Hi, On Wed, Jun 30, 2010 at 4:19 AM, Martin Storsjö <martin@martin.st> wrote:
On Wed, 30 Jun 2010, Josh Allmann wrote:
+/** + * @file libavformat/rtpdec_svq3.c + * @brief RTP support for the SV3V (SVQ3) payload + * @author Ronald S. Bultje <rbultje@ronald.bitfreak.net> + */
Lately, we've been instructed to remove the file names from these @file directives, and just keep "@file". Also, it would be good to mention which RFC this implements, to make it easier for the reader to look up the details.
No RFC, this is RE'ed stuff. :-(.
+/** return 0 on packet, <1 on partial packet or error... */
Isn't this comment a bit wrong? Iirc, return 0 on packet, 1 on partial packets (that is, more packets can be returned), <0 on error. When checking other depacketizers, others seem to have some kind of confusion, too.
Depends on spreading. We return 1 if the RTP packet contained multiple demuxer packets, e.g. two video frames. What happens here is that >=2 RTP packets contain 1 video frame, so we don't have any data after 1 RTP packet (partial packet) and thus return -1.
+ config_packet = buf[0] & 0x40; + start_packet = buf[0] & 0x20; + end_packet = buf[0] & 0x10; + buf += 2; + len -= 2;
What's in buf[1], that we apparently ignore? :-) I'm not sure if a comment describing it here is necessary, a RFC reference somewhere would be enough so that I'd find it easily.
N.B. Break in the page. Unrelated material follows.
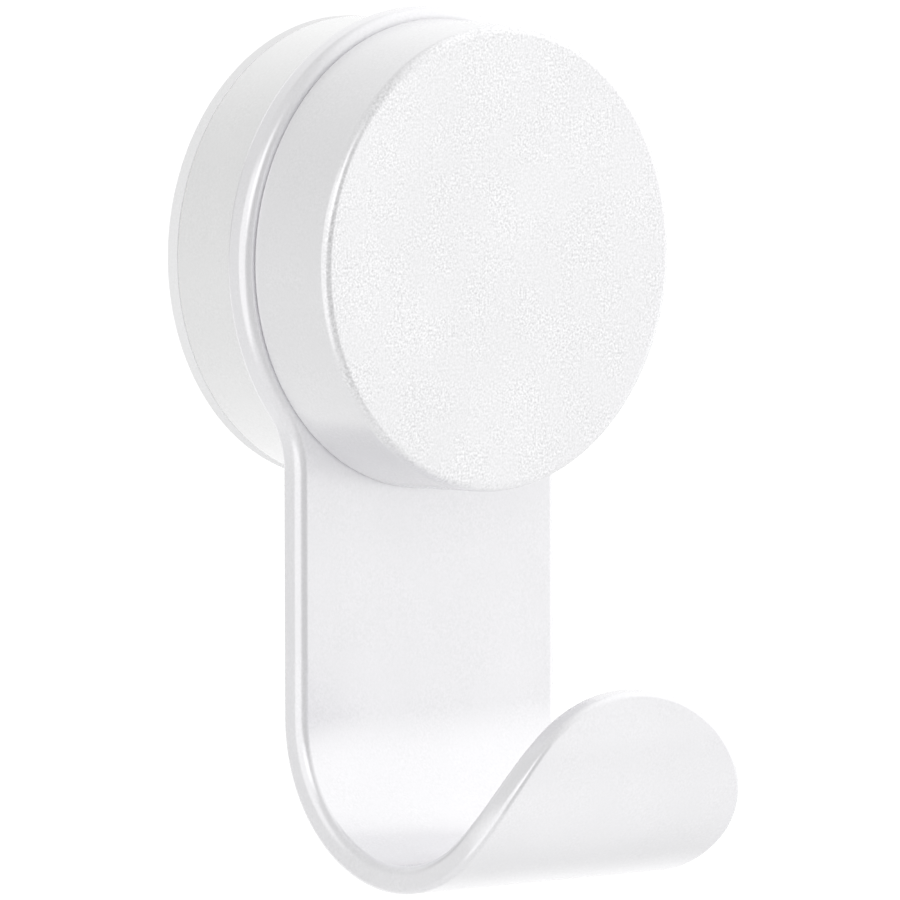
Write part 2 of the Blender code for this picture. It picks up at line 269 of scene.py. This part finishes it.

buf[1] is probably padding for future flags extension, which of course never happened. The binary didn't use buf[1].
+ /* frame size code */ + init_get_bits(&gb, buf, len << 3); + config = get_bits(&gb, 3); + switch (config) { + case 0: st->codec->width = 160; st->codec->height = 128 /* FIXME: Wiki says 120? */; break;
Hmm, I guess I should try to generate files with any of these dimensions and see if it uses them then, to get clarity in 128 vs 120. (120 sounds much more natural when combined with 160, though.)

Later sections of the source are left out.